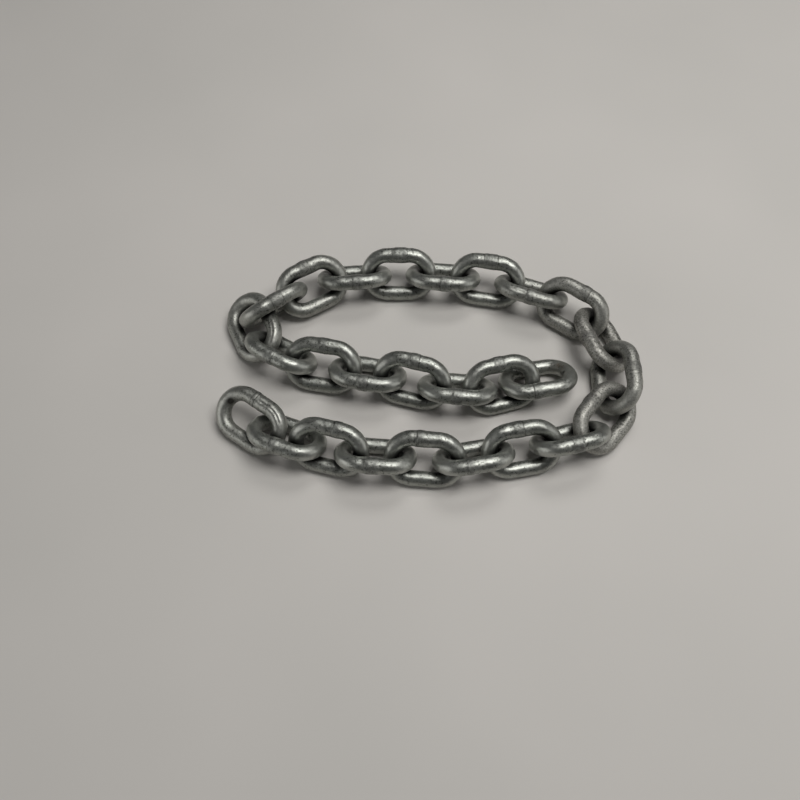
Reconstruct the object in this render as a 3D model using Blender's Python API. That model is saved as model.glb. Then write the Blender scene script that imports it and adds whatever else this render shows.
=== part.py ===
"""A length of galvanised short-link chain, lying on the floor as one loose spiral.

Every link is a closed solid of its own. The links are laid one after another from the inner end:
each has a heading and a lean, rests on the floor, and is seated in the link before it.
"""
import math

import bmesh
import bpy
import numpy as np
from mathutils import Matrix, Vector

# Link size in metres
BAR = 0.008
PITCH = 0.0245
OUTER_WIDTH = 0.0285

# Weld swelling in the middle of one long side, in metres
WELD_PROUD = 0.0003
WELD_HALF_LENGTH = 0.0022

# Facets of the solid
BAR_SIDES = 16
ARC_STEPS = 7

# Least distance between the middles of two bars: their flats come to about 0.3 mm of each other
GAP = 0.0003
SEAT_DISTANCE = BAR * math.cos(math.pi / BAR_SIDES) + GAP
SEAT_STEP = 0.00005

# How each link lies, from the inner end: (heading, lean) to the nearest five degrees. The heading
# turns clockwise from +X, seen from above. The lean is how far the raised side stands up.
INNER_RUN = ((170, 30), (165, 40), (185, 40), (195, 50), (190, 35), (190, 45), (210, 45))
LEFT_BEND = ((245, 30), (325, 65))
TOP_RUN = ((330, 40), (355, 40), (0, 50), (5, 35), (10, 50), (20, 40), (35, 50))
RIGHT_BEND = ((70, 35), (90, 50), (130, 30))
LOWER_RUN = ((165, 50), (170, 45), (170, 45), (185, 45), (185, 40), (195, 50), (200, 35), (215, 35))
LAY = INNER_RUN + LEFT_BEND + TOP_RUN + RIGHT_BEND + LOWER_RUN

# The raised side swaps from link to link, but not at this one, where the chain twists over
TWISTED_LINK = 9

# Links that their neighbours carry clear of the floor, in metres
LIFTS = {9: 0.0005, 10: 0.002, 13: 0.001}

# Links that hang beside the middle of the crown before them, in metres to the left
SIDE_STEPS = {9: -0.009, 16: -0.001}

# Links pushed back from the taut seat, in metres
SLACKS = {2: 0.003, 27: 0.002}

ZINC_GREY = (0.36, 0.37, 0.355, 1.0)


def remove_all_objects():
    for obj in list(bpy.data.objects):
        bpy.data.objects.remove(obj)


def zinc_material():
    material = bpy.data.materials.new("zinc")
    material.use_nodes = True
    shader = material.node_tree.nodes["Principled BSDF"]
    shader.inputs["Base Color"].default_value = ZINC_GREY
    shader.inputs["Metallic"].default_value = 0.85
    shader.inputs["Roughness"].default_value = 0.45
    return material


def bar_stations():
    """Places along the bar of a flat link: (point, outward direction, bar radius) for each."""
    bend = (OUTER_WIDTH - BAR) / 2
    half_side = (PITCH + BAR) / 2 - bend
    angles = [math.pi * (step / ARC_STEPS - 0.5) for step in range(ARC_STEPS + 1)]
    outwards = [(math.cos(angle), math.sin(angle)) for angle in angles]
    front = [((half_side + bend * x, bend * y), (x, y), BAR / 2) for x, y in outwards]
    back = [((-half_side - bend * x, -bend * y), (-x, -y), BAR / 2) for x, y in outwards]
    weld = [((shift * WELD_HALF_LENGTH, bend), (0, 1), BAR / 2 + (1 - abs(shift)) * WELD_PROUD)
            for shift in (1, 0, -1)]
    return front + weld + back


def ring(point, outward, radius):
    """Corners of the bar's cross-section at one station."""
    corners = []
    for side in range(BAR_SIDES):
        angle = 2 * math.pi * (side + 0.5) / BAR_SIDES
        reach = radius * math.cos(angle)
        corners.append((point[0] + outward[0] * reach, point[1] + outward[1] * reach,
                        radius * math.sin(angle)))
    return corners


def link_corners():
    return np.array([corner for station in bar_stations() for corner in ring(*station)])


def loop_line():
    """Points close together along the middle of the bar of a flat link."""
    points = np.array([station[0] for station in bar_stations()])
    following = np.roll(points, -1, axis=0)
    shares = np.arange(6) / 6
    line = points[:, None] + (following - points)[:, None] * shares[None, :, None]
    return np.pad(line.reshape(-1, 2), ((0, 0), (0, 1)))


def link_axes(number, heading, lean):
    """Turned axes of a link as columns: along it, towards its raised side, out of its face."""
    course = -math.radians(heading)
    tilt = math.radians(lean)
    turns_before = number - 1 + (number >= TWISTED_LINK)
    left = 1 if turns_before % 2 == 0 else -1
    along = np.array([math.cos(course), math.sin(course), 0.0])
    level = left * np.array([-along[1], along[0], 0.0])
    raised = math.cos(tilt) * level + math.sin(tilt) * np.array([0.0, 0.0, 1.0])
    return np.column_stack([along, raised, np.cross(along, raised)])


def distance(line, other):
    return np.linalg.norm(line[:, None] - other[None], axis=2).min()


def lay_links():
    """Axes and centre of every link, each one seated in the link before it."""
    corners = link_corners()
    flat_line = loop_line()
    hook = np.zeros(2)
    line_before = None
    placed = []
    for number, (heading, lean) in enumerate(LAY, start=1):
        axes = link_axes(number, heading, lean)
        along = axes[:, 0]
        aside = np.array([-along[1], along[0], 0.0]) * SIDE_STEPS.get(number, 0)
        height = LIFTS.get(number, 0) - (corners @ axes.T)[:, 2].min()
        centre = np.array([hook[0], hook[1], height]) + along * PITCH / 2 + aside
        line = flat_line @ axes.T
        if line_before is not None:
            while distance(line + centre, line_before) < SEAT_DISTANCE:
                centre = centre - along * SEAT_STEP
            centre = centre - along * SLACKS.get(number, 0)
        line_before = line + centre
        hook = (centre + along * PITCH / 2)[:2]
        placed.append((axes, centre))
    return placed


def bottom_centre(placed):
    """Point on the floor under the middle of the laid chain."""
    corners = link_corners()
    spread = np.vstack([corners @ axes.T + centre for axes, centre in placed])
    low, high = spread.min(axis=0), spread.max(axis=0)
    return np.array([(low[0] + high[0]) / 2, (low[1] + high[1]) / 2, low[2]])


def link_mesh(material):
    mesh = bpy.data.meshes.new("link")
    shape = bmesh.new()
    rings = [[shape.verts.new(corner) for corner in ring(*station)] for station in bar_stations()]
    for this, following in zip(rings, rings[1:] + rings[:1]):
        for side in range(BAR_SIDES):
            beside = (side + 1) % BAR_SIDES
            shape.faces.new((this[side], following[side], following[beside], this[beside]))
    bmesh.ops.recalc_face_normals(shape, faces=shape.faces)
    shape.to_mesh(mesh)
    shape.free()
    mesh.materials.append(material)
    mesh.shade_smooth()
    mesh.set_sharp_from_angle(angle=math.radians(40))
    return mesh


def add_link(number, mesh, axes, centre):
    link = bpy.data.objects.new(f"link_{number:02d}", mesh)
    link.rotation_euler = Matrix(axes.tolist()).to_euler()
    link.location = Vector(centre.tolist())
    bpy.context.scene.collection.objects.link(link)


def build_chain():
    remove_all_objects()
    mesh = link_mesh(zinc_material())
    placed = lay_links()
    origin = bottom_centre(placed)
    for number, (axes, centre) in enumerate(placed, start=1):
        add_link(number, mesh, axes, centre - origin)


build_chain()
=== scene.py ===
"""A galvanised short-link chain with its welds, worn zinc, dirt and painted contact shade, lying on a
pale floor.

Every link of the plain model is replaced by a smooth, finely divided bar in the same place.
"""
import math

import bpy
import numpy as np
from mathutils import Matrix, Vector


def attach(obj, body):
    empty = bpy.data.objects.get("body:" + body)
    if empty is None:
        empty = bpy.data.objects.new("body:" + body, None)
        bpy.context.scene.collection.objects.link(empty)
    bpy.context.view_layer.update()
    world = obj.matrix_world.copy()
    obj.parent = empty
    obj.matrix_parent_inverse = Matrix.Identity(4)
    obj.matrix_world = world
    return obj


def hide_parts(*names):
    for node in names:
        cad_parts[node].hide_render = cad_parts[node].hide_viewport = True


# Link size in metres. The bar is a little thinner than nominal where it was bent, and swells
# towards its weld.
BAR_RADIUS = 0.00382
SWELL = 0.00014
SWELL_REACH = 0.0055
BEND_RADIUS = 0.01025
HALF_SIDE = 0.0060

# The plain model's bar: its radius, its number of facets, and how far the outermost corners of a
# bar with such facets are from its middle
PLAIN_RADIUS = 0.004
PLAIN_SIDES = 16
PLAIN_REACH = PLAIN_RADIUS * math.cos(math.pi / PLAIN_SIDES)

# Division of the bar's surface: sides round it, stations along it, and the step between stations
# within reach of the weld, in metres
SIDES = 52
STATIONS = 162
WELD_STEP = 0.0002
WELD_REACH = 0.0058

# Points along the middle of a bar from which distances to it are measured
LOOP_POINTS = 160

# Weld collar on the raised side: how far it stands out on the outside of the link, and how deep
# its creases are, in metres. On the inside of the link it has this share of its height.
COLLAR_PROUD = 0.00030
CREASE_DEPTH = 0.00018
COLLAR_INSIDE = 0.35

# Along the bar, in millimetres: the slope at a collar's ends, the width of a crease, and how far
# both slant and waver round the bar
COLLAR_EDGE = 1.5
CREASE_WIDTH = 0.18
SLANT = 0.3
WAVER = 0.15
MM_PER_METRE = 1000

# A crease is deep on one side of the bar and keeps this share of its depth on the other. The
# change lies where the cosine of the angle from its deepest place has this value, and is this wide.
FAINT_SHARE = 0.4
FAINT_BELOW = -0.3
FAINT_OVER = 0.6

# Where the collar begins and ends, to the right of the raised side's middle in millimetres, and
# how deep the crease at each end is from 0 to 1
WELDS = {
    1: (-5.4, -1.8, 0.7, 0.0), 9: (-2.6, 3.9, 0.5, 0.6), 11: (-1.6, 3.7, 0.9, 0.0),
    12: (-2.6, 4.4, 0.1, 0.5), 13: (-0.9, 3.5, 1.0, 0.1), 14: (-3.0, 4.1, 0.1, 1.0),
    15: (-1.1, 2.6, 0.7, 0.0), 16: (0.6, 4.8, 0.0, 0.7), 20: (-3.1, 2.1, 0.3, 0.5),
    21: (-3.6, 1.2, 0.3, 0.7), 22: (-5.6, -2.4, 0.3, 0.1), 23: (-4.5, -1.0, 0.6, 0.0),
    24: (-4.4, 2.2, 0.6, 0.1), 25: (1.0, 4.9, 0.5, 0.2), 26: (-4.3, -0.6, 0.6, 0.1),
    27: (-3.6, -1.6, 0.6, 0.8),
}
COMMON_WELD = (-2.5, 2.2, 0.1, 0.5)

# Long grooves in some bars: (from, to, angle round the bar), in metres to the right of the raised
# side's middle and in degrees from its outside
GROOVES = {8: (0.0045, 0.0165, 72), 15: (-0.0090, -0.0025, 36), 27: (0.0000, 0.0150, 66)}
GROOVE_WIDTH = 0.00055
GROOVE_DEPTH = 0.00032
GROOVE_END = 0.0015

# Unevenness of the zinc coat: (size, height) in metres. Each is a sum of waves in all directions,
# with turns per size between two values, and is brought to about 1 by the divisor.
RIPPLES = ((0.0060, 0.00005), (0.0024, 0.000022), (0.0013, 0.000012))
WAVE_COUNT = 24
WAVE_TURNS = (0.7, 1.4)
WAVE_DIVISOR = 5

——

§ THE EXERCISE: The lines to quote run from the one containing "world = obj.matrix_world.copy()" to the one containing "HALF_SIDE = 0.0060". Quote them exactly, with both of those lines, and nothing else.

§ ANSWER TO THIS TASK:
    world = obj.matrix_world.copy()
    obj.parent = empty
    obj.matrix_parent_inverse = Matrix.Identity(4)
    obj.matrix_world = world
    return obj


def hide_parts(*names):
    for node in names:
        cad_parts[node].hide_render = cad_parts[node].hide_viewport = True


# Link size in metres. The bar is a little thinner than nominal where it was bent, and swells
# towards its weld.
BAR_RADIUS = 0.00382
SWELL = 0.00014
SWELL_REACH = 0.0055
BEND_RADIUS = 0.01025
HALF_SIDE = 0.0060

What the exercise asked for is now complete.